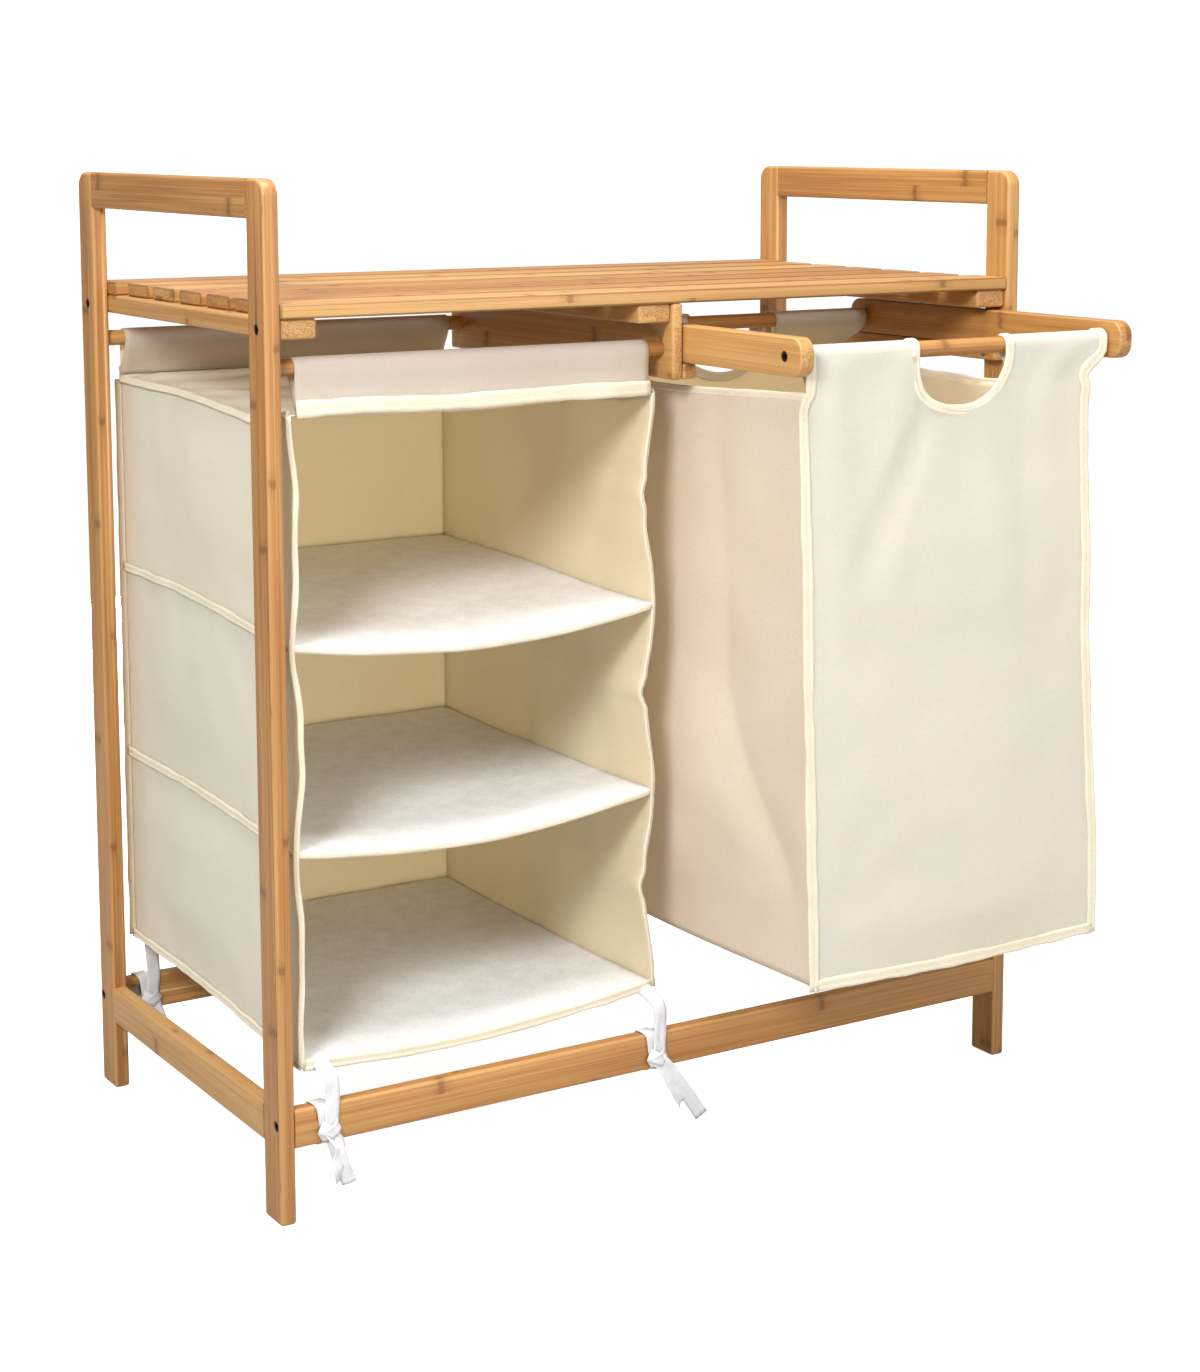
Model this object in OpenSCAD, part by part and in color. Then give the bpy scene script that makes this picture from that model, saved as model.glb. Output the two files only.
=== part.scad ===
// Bamboo shelf unit: a hanging three-tier organiser on the left and a sliding laundry bag on the right.
// Millimetres. +X is the right side seen from the front, -Y the front, +Z up.
// The origin is on the floor, under the middle of the whole object with the bag pulled out.

/* [Cabinet] */
// Width over both side frames
cab_w = 655; // [600:5:760]
// Depth of a side frame
cab_d = 345; // [330:5:400]
// Height to the top of the side frames
cab_h = 730; // [700:5:860]
// Underside of the four lower rails above the floor
rail_z = 55; // [40:1:75]

/* [Bamboo strips] */
// Width of the flat strips that the frames are cut from
strip_w = 28; // [26:1:32]
// Thickness of those strips
strip_t = 12; // [11:1:14]
// Radius of a side frame's outer top corners
corner_r = 12; // [6:1:16]
// Height of the handle rail at the top of a side frame
handle_h = 27; // [22:1:32]
// Diameter of the four cloth rods
rod_d = 12; // [10:1:13]

/* [Shelf] */
// Top of the shelf above the floor
shelf_z = 646; // [640:1:655]
// Width of a slat
slat_w = 41; // [34:1:42]
// Thickness of a slat
slat_t = 10; // [8:1:12]
// Space left between the inner slats' ends and the side frames
slat_end_gap = 6.5; // [3:0.5:12]
// Thickness of the three battens under the slats
batten_t = 14; // [12:1:14]
// Space between the battens' ends and the shelf's edges
batten_inset = 3; // [2:1:6]

/* [Divider] */
// Left face of the hanging divider board, from the unit's middle
divider_x = -2; // [-20:1:20]
// Thickness of the divider board
divider_t = 9; // [8:1:12]
// Bottom of the divider board and of both runners above the floor
divider_z = 579.5; // [575:0.5:581]
// Side of the square runners
runner = 12; // [10:1:12]

/* [Pull-out] */
// How far the bag frame stands out of the unit
pull_out = 146.5; // [60:0.5:170]
// Length of the two sliding rails
pull_len = 336; // [300:1:336]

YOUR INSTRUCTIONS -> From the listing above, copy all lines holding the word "object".

EXPECTED OUTPUT ->
Model this object in OpenSCAD, part by part and in color. Then give the bpy scene script that makes this picture from that model, saved as model.glb. Output the two files only.
// The origin is on the floor, under the middle of the whole object with the bag pulled out.